Stated task
Repeat the listing in full, exactly as it stands.

Information shown
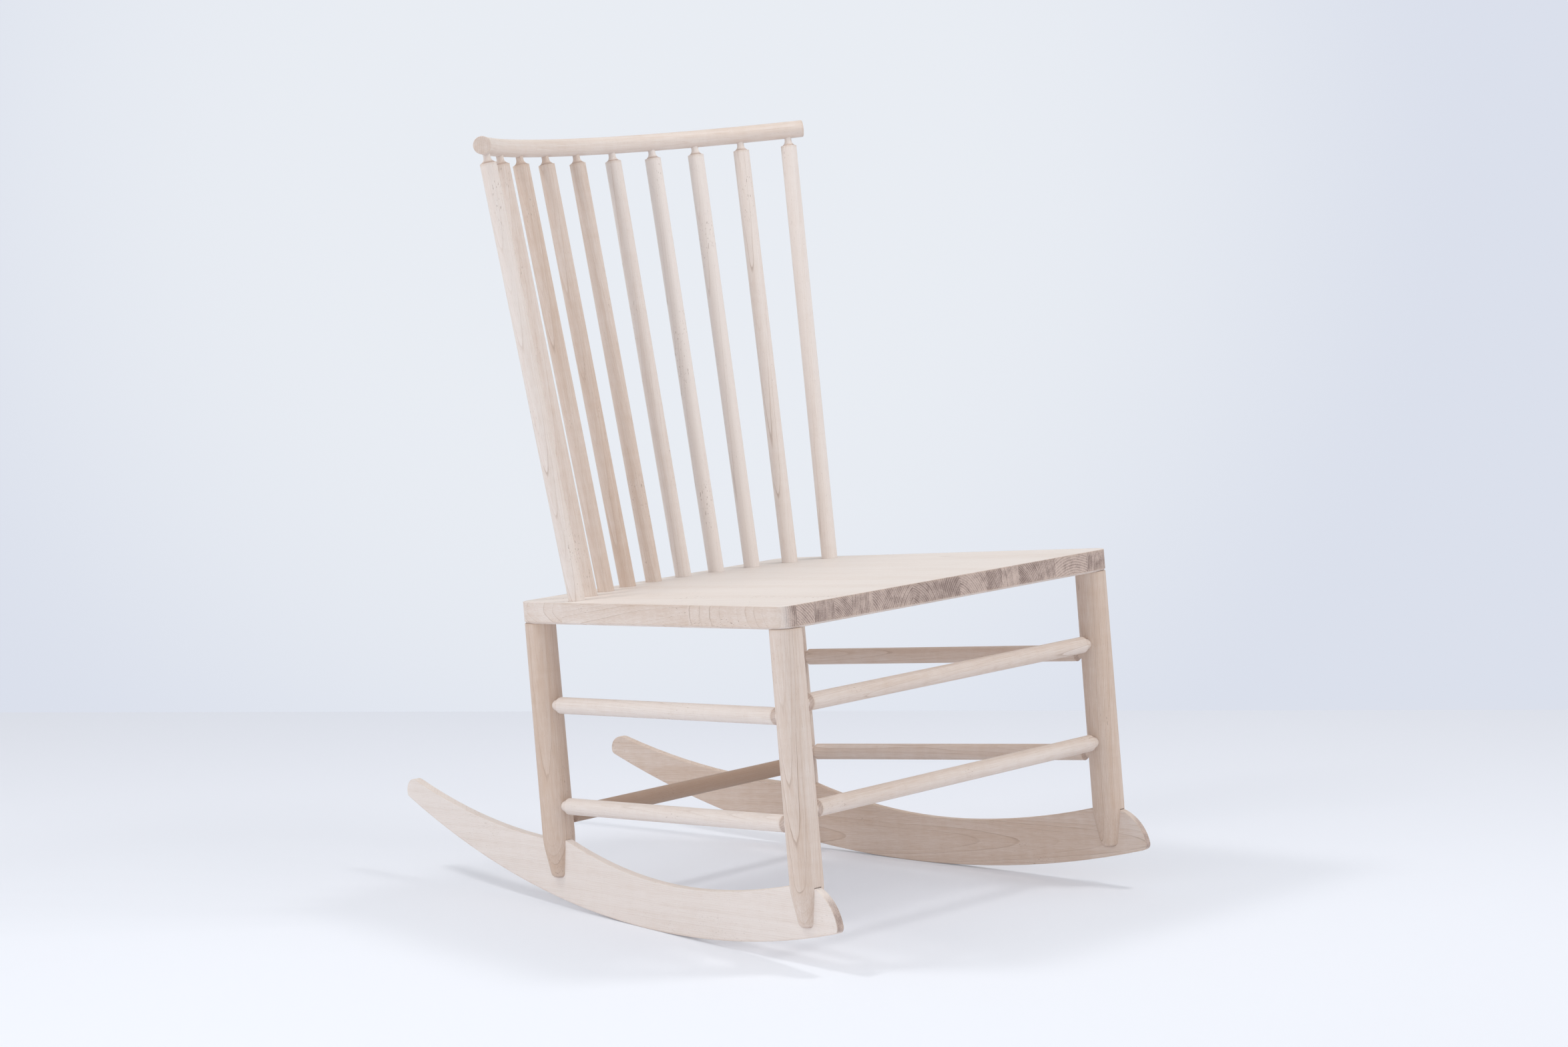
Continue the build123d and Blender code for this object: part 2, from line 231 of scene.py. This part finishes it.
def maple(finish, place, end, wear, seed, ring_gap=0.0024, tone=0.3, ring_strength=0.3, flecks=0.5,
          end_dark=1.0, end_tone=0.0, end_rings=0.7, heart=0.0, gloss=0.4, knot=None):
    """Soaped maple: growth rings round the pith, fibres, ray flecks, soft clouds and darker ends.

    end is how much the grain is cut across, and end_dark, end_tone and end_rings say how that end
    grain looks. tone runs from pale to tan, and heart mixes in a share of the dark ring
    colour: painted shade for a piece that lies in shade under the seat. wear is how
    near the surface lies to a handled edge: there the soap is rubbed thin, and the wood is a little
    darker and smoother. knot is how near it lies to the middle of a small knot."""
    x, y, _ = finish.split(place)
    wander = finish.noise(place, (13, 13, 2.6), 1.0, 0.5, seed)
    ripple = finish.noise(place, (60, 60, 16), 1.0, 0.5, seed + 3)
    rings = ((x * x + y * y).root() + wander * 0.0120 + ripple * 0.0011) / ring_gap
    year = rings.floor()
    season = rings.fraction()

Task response
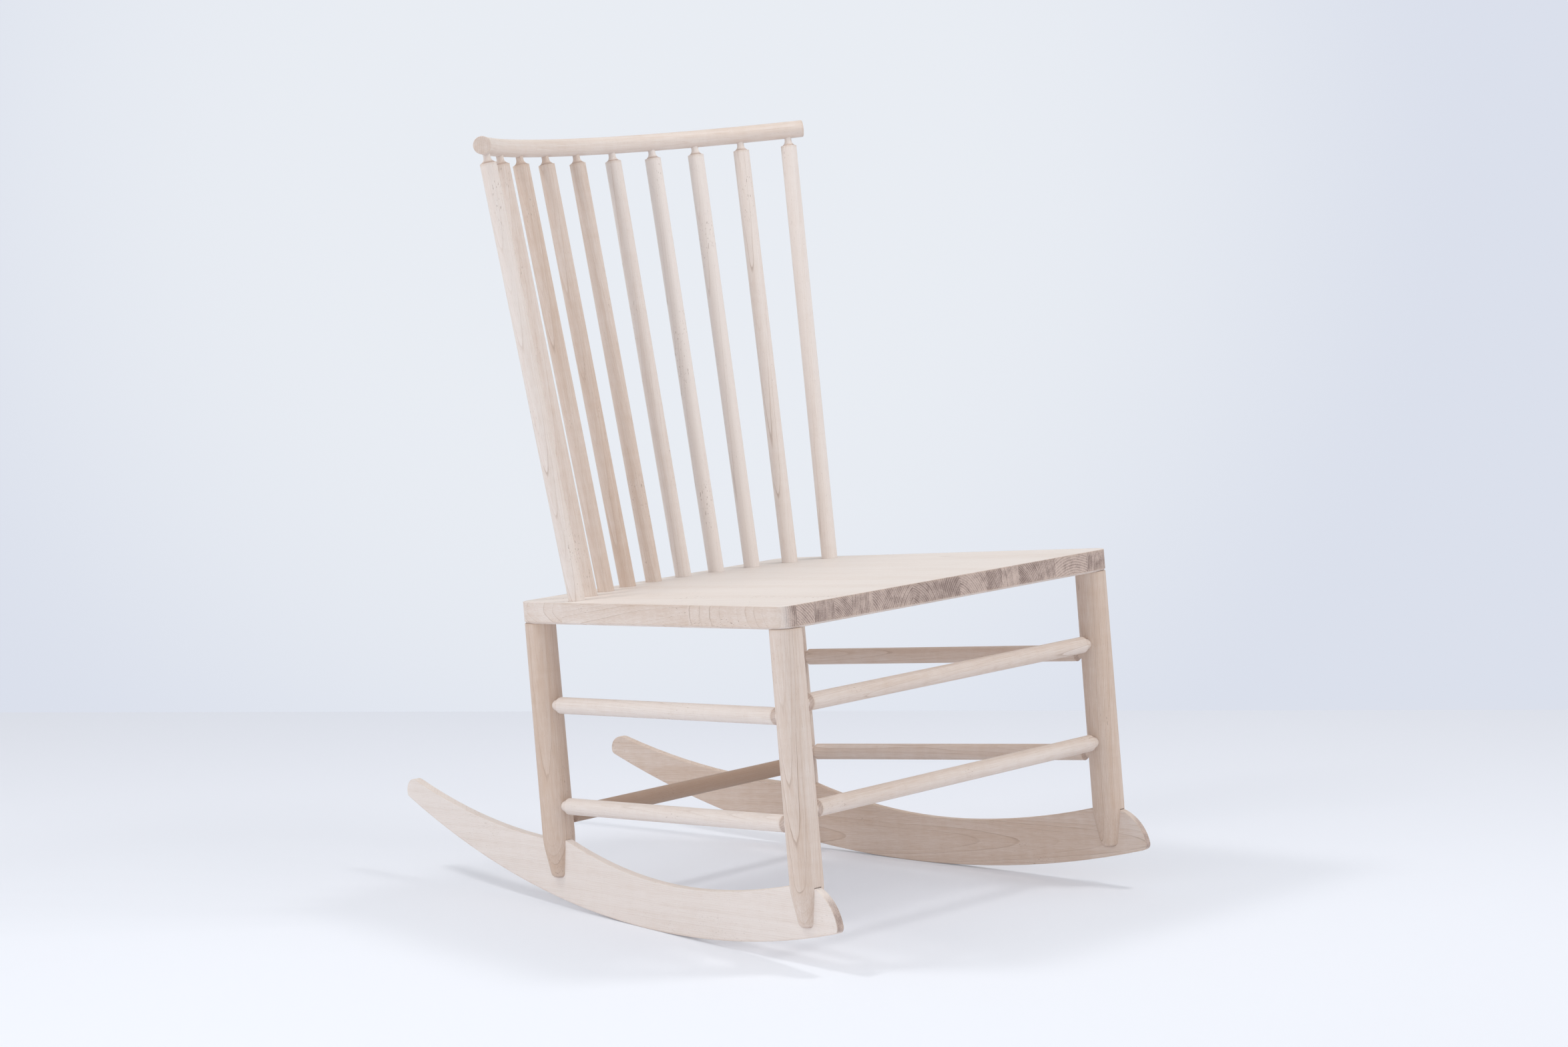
Continue the build123d and Blender code for this object: part 2, from line 231 of scene.py. This part finishes it.
def maple(finish, place, end, wear, seed, ring_gap=0.0024, tone=0.3, ring_strength=0.3, flecks=0.5,
          end_dark=1.0, end_tone=0.0, end_rings=0.7, heart=0.0, gloss=0.4, knot=None):
    """Soaped maple: growth rings round the pith, fibres, ray flecks, soft clouds and darker ends.

    end is how much the grain is cut across, and end_dark, end_tone and end_rings say how that end
    grain looks. tone runs from pale to tan, and heart mixes in a share of the dark ring
    colour: painted shade for a piece that lies in shade under the seat. wear is how
    near the surface lies to a handled edge: there the soap is rubbed thin, and the wood is a little
    darker and smoother. knot is how near it lies to the middle of a small knot."""
    x, y, _ = finish.split(place)
    wander = finish.noise(place, (13, 13, 2.6), 1.0, 0.5, seed)
    ripple = finish.noise(place, (60, 60, 16), 1.0, 0.5, seed + 3)
    rings = ((x * x + y * y).root() + wander * 0.0120 + ripple * 0.0011) / ring_gap
    year = rings.floor()
    season = rings.fraction()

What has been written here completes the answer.